**OBJECTIVE:** From the entries below, copy exactly the lines from the one that contains "on the ground." through the one that contains "for node in", both included, and only those.
** BEGIN RECORDED DATA **
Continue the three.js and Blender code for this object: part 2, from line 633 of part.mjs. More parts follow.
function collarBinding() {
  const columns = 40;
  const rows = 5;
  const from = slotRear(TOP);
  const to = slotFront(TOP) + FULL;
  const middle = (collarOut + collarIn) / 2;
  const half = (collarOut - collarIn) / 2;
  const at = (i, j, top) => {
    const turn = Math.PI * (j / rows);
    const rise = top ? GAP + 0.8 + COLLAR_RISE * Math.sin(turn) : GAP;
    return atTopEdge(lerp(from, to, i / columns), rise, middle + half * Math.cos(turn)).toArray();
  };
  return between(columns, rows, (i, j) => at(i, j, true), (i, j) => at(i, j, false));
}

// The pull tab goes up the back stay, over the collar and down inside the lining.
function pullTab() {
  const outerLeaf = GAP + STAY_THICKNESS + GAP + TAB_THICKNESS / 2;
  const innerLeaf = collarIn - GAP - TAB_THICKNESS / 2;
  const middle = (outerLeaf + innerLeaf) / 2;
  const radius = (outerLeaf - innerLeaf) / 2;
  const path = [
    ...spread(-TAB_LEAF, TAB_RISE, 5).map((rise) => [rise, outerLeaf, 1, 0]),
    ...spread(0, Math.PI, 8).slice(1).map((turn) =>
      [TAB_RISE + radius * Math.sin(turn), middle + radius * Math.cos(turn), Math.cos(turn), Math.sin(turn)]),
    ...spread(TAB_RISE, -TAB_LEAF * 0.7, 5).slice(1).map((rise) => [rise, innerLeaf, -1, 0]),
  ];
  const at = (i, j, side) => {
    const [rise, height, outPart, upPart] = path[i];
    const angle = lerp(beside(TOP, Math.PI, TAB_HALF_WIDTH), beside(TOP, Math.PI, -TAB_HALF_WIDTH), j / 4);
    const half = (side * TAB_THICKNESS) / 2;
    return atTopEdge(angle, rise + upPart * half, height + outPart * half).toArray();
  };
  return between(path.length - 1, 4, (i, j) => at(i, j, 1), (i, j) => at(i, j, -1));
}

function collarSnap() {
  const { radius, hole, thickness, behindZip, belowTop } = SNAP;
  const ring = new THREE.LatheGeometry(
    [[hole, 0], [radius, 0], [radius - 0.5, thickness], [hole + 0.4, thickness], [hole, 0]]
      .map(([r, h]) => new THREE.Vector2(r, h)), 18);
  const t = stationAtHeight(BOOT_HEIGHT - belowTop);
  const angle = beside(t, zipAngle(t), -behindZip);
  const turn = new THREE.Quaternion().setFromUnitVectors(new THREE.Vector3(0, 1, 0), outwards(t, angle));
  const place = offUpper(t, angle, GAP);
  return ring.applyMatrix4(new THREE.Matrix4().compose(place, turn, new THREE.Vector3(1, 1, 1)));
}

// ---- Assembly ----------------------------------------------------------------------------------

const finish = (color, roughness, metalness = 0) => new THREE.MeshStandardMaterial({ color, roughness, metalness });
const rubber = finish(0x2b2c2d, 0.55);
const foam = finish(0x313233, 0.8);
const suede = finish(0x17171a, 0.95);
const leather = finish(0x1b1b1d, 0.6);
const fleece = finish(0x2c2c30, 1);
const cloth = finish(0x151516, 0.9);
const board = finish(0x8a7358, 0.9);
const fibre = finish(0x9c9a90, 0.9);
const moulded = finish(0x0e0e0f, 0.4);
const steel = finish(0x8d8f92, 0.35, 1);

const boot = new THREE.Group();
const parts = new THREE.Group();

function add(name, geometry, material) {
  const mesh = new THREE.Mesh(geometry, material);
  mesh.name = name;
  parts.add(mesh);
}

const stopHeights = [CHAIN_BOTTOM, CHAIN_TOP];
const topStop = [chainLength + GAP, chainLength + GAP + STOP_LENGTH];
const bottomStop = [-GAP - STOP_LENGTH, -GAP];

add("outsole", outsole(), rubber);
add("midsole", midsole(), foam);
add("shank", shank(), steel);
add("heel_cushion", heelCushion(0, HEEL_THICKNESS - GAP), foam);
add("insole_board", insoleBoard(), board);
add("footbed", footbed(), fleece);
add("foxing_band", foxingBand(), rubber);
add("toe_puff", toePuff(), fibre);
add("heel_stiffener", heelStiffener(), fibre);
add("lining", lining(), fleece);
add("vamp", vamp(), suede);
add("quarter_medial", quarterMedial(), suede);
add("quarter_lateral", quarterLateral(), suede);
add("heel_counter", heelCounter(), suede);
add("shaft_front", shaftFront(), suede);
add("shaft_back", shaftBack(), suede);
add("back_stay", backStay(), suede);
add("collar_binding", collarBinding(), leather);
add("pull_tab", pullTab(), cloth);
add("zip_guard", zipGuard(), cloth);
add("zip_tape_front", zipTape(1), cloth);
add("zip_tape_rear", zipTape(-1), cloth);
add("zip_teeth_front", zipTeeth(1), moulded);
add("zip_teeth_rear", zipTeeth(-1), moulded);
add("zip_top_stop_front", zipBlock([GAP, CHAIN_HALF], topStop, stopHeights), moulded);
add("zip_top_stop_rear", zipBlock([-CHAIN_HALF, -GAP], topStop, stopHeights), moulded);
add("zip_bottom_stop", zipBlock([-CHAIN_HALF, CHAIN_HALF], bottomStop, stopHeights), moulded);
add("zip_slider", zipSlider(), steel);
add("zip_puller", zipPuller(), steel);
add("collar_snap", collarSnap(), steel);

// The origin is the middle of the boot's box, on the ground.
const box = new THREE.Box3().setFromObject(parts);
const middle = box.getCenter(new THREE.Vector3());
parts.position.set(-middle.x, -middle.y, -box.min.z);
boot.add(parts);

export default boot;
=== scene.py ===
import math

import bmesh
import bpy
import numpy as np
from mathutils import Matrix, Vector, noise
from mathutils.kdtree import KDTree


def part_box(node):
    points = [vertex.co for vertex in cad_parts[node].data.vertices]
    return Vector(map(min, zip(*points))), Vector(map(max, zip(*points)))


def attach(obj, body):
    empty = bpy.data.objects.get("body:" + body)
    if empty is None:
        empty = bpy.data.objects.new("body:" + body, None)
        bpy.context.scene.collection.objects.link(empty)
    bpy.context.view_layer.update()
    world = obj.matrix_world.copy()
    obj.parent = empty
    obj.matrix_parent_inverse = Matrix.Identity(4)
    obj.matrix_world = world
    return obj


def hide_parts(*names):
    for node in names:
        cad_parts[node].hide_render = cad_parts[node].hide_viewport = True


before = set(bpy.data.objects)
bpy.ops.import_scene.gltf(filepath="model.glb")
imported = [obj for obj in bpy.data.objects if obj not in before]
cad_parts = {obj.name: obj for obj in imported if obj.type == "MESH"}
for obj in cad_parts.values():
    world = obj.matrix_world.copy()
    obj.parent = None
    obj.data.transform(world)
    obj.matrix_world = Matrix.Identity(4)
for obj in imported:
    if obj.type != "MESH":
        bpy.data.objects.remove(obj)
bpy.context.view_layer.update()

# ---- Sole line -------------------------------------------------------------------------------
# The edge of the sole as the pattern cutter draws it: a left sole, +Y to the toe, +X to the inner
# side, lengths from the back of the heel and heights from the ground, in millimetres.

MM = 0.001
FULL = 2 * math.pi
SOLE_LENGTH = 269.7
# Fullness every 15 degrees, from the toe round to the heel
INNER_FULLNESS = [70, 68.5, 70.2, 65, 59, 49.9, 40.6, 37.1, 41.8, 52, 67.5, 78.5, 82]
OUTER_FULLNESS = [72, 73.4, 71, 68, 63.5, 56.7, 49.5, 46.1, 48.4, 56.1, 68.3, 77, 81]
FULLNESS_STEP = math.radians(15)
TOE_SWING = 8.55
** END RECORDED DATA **
** BEGIN RECORDED DATA **
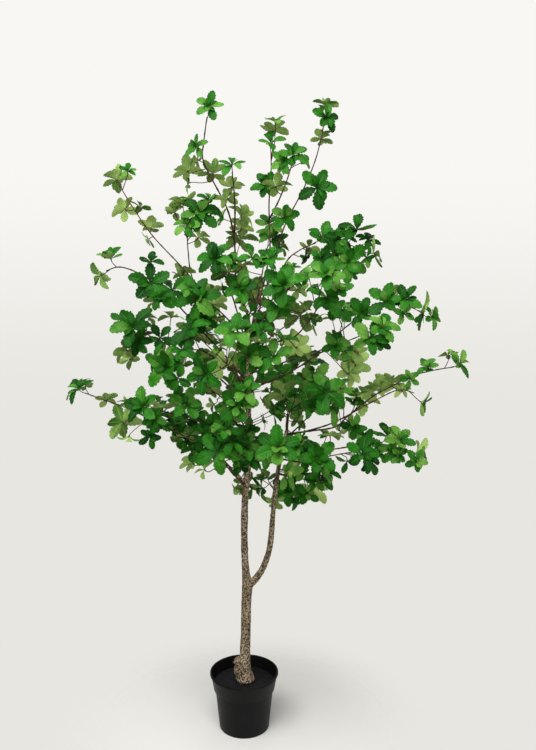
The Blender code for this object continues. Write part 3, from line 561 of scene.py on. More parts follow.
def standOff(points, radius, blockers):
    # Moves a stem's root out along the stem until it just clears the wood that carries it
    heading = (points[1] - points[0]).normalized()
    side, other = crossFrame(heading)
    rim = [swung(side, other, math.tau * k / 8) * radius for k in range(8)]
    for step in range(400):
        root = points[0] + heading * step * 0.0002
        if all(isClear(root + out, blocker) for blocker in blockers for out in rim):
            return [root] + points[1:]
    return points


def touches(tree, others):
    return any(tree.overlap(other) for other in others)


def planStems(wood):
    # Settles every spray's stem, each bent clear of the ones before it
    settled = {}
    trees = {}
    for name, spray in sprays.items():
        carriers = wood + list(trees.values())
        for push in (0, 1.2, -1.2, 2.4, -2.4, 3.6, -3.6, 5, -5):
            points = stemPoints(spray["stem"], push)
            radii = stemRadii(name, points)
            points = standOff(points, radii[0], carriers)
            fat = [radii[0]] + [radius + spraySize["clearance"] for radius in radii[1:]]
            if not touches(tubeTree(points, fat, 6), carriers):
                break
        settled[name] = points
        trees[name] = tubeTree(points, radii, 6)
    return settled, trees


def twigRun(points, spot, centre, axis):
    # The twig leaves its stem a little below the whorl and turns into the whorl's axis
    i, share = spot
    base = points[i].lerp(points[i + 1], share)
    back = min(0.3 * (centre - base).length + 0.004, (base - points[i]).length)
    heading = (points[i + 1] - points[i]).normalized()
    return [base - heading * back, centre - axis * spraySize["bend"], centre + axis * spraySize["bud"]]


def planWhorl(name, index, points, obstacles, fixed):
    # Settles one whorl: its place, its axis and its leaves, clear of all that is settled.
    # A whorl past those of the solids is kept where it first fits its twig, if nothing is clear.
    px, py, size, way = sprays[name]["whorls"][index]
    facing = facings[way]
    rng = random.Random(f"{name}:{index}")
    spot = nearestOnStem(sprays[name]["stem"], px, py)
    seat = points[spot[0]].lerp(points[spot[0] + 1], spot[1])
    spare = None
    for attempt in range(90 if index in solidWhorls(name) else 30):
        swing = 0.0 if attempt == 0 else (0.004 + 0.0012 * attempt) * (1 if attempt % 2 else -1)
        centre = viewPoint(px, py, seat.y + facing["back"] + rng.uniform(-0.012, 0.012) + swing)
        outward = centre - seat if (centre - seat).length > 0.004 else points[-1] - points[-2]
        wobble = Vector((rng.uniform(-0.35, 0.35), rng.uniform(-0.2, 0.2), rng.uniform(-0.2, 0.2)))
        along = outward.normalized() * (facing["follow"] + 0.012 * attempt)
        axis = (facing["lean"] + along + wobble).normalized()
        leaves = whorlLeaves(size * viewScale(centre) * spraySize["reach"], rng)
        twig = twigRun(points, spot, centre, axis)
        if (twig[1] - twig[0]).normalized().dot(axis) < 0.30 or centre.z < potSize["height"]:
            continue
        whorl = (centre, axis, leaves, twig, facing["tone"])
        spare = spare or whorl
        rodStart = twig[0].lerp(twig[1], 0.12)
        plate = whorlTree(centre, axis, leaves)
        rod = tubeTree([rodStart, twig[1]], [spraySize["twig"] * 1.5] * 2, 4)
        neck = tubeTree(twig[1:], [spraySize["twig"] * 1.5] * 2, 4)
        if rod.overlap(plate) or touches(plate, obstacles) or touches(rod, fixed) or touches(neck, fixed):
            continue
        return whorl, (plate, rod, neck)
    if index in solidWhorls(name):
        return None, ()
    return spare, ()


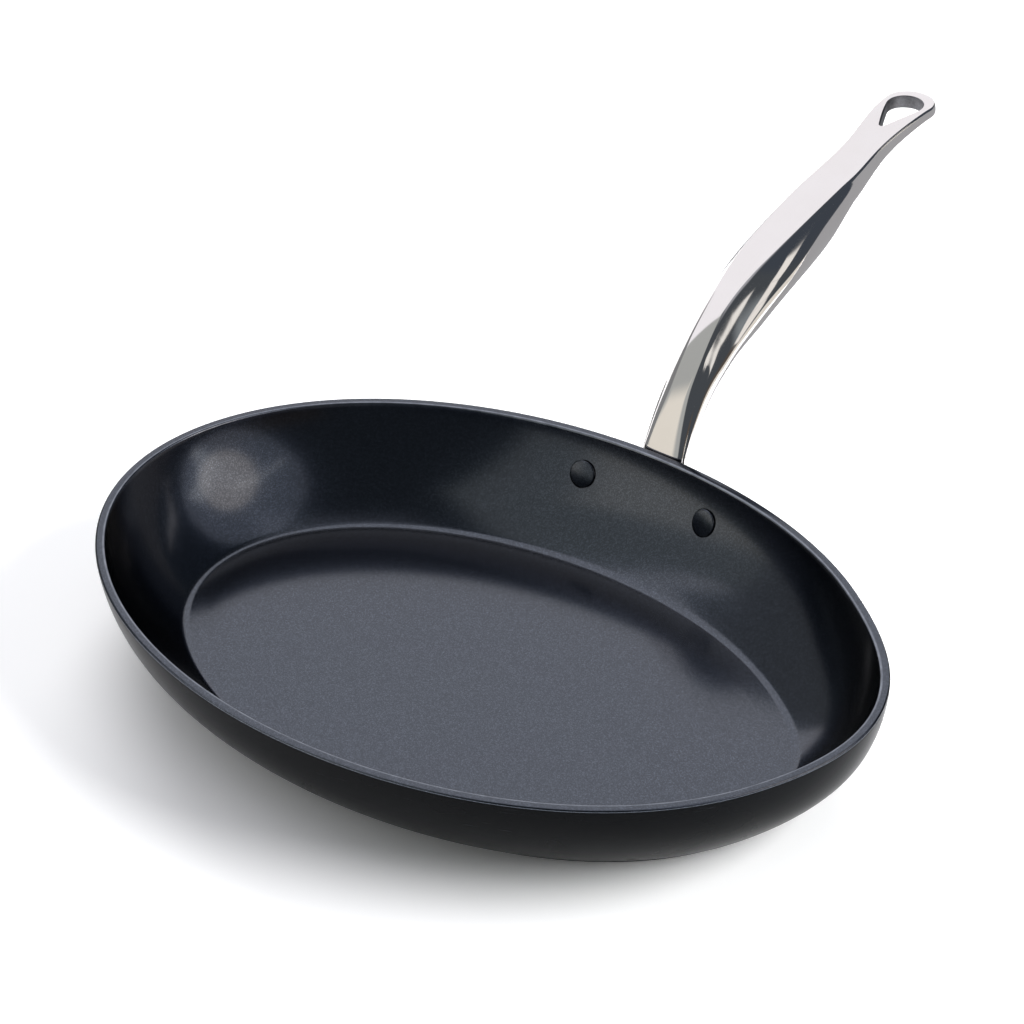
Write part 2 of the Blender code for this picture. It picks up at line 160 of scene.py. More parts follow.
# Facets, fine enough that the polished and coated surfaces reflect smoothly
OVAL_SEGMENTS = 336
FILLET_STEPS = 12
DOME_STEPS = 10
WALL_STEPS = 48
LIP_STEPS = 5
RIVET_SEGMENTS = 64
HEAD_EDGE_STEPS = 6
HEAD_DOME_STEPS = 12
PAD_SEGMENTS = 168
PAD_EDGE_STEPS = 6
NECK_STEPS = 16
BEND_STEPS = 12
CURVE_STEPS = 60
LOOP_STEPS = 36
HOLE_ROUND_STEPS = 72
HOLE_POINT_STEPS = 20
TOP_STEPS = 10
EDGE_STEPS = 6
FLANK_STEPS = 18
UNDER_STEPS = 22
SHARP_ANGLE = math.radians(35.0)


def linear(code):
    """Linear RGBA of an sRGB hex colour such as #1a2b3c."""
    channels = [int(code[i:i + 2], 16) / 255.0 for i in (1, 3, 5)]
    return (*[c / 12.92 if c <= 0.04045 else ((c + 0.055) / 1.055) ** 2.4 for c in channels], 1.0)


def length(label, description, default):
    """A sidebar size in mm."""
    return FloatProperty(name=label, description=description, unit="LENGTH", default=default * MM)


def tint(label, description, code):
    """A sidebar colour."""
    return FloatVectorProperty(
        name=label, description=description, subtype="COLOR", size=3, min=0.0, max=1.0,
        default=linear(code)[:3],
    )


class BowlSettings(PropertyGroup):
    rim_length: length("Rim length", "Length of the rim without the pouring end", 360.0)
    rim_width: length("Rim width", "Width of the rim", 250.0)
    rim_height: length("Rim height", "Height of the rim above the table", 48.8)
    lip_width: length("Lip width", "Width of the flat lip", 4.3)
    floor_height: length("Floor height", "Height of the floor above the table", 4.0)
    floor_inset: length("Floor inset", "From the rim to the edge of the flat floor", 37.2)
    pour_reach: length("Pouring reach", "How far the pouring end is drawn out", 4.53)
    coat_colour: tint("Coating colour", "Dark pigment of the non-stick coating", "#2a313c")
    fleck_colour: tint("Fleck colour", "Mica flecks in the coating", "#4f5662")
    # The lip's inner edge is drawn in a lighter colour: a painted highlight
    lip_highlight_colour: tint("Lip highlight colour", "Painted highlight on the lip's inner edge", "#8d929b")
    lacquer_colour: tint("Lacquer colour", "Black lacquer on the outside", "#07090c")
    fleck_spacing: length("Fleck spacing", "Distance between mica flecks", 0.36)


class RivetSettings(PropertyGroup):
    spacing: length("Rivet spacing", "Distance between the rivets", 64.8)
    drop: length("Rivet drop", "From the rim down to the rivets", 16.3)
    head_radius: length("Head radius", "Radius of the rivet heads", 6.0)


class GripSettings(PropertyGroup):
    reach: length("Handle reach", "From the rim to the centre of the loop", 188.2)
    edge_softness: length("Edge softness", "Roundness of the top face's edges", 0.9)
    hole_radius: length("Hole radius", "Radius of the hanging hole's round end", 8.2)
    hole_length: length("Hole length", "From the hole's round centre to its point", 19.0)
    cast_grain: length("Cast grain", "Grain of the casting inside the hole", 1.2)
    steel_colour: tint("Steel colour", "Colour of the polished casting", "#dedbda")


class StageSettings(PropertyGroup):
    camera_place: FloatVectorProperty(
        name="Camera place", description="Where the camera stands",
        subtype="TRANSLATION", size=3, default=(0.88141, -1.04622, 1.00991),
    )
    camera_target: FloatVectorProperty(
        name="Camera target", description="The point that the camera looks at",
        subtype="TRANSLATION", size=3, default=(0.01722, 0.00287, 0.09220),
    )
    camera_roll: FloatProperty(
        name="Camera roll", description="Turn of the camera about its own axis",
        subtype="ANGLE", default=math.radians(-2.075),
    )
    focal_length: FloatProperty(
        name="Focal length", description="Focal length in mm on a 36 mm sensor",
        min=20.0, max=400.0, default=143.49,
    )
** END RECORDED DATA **
** BEGIN RECORDED DATA **
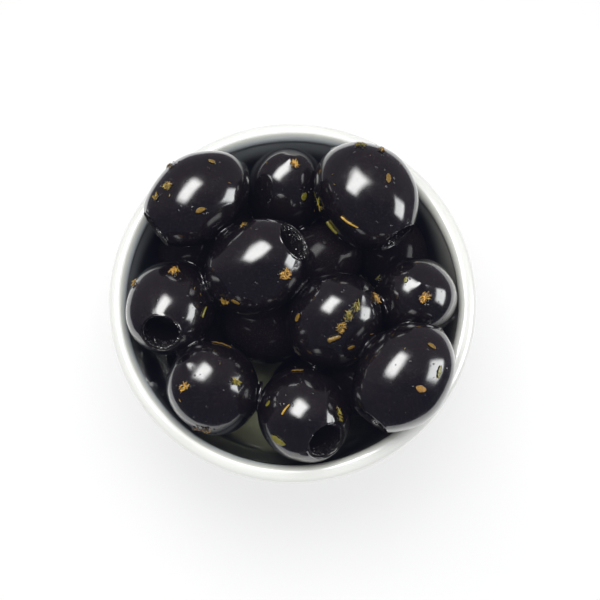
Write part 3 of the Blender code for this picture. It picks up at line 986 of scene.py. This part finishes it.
** END RECORDED DATA **
**CORRECT OUTPUT:**
// The origin is the middle of the boot's box, on the ground.
const box = new THREE.Box3().setFromObject(parts);
const middle = box.getCenter(new THREE.Vector3());
parts.position.set(-middle.x, -middle.y, -box.min.z);
boot.add(parts);

export default boot;
=== scene.py ===
import math

import bmesh
import bpy
import numpy as np
from mathutils import Matrix, Vector, noise
from mathutils.kdtree import KDTree


def part_box(node):
    points = [vertex.co for vertex in cad_parts[node].data.vertices]
    return Vector(map(min, zip(*points))), Vector(map(max, zip(*points)))


def attach(obj, body):
    empty = bpy.data.objects.get("body:" + body)
    if empty is None:
        empty = bpy.data.objects.new("body:" + body, None)
        bpy.context.scene.collection.objects.link(empty)
    bpy.context.view_layer.update()
    world = obj.matrix_world.copy()
    obj.parent = empty
    obj.matrix_parent_inverse = Matrix.Identity(4)
    obj.matrix_world = world
    return obj


def hide_parts(*names):
    for node in names:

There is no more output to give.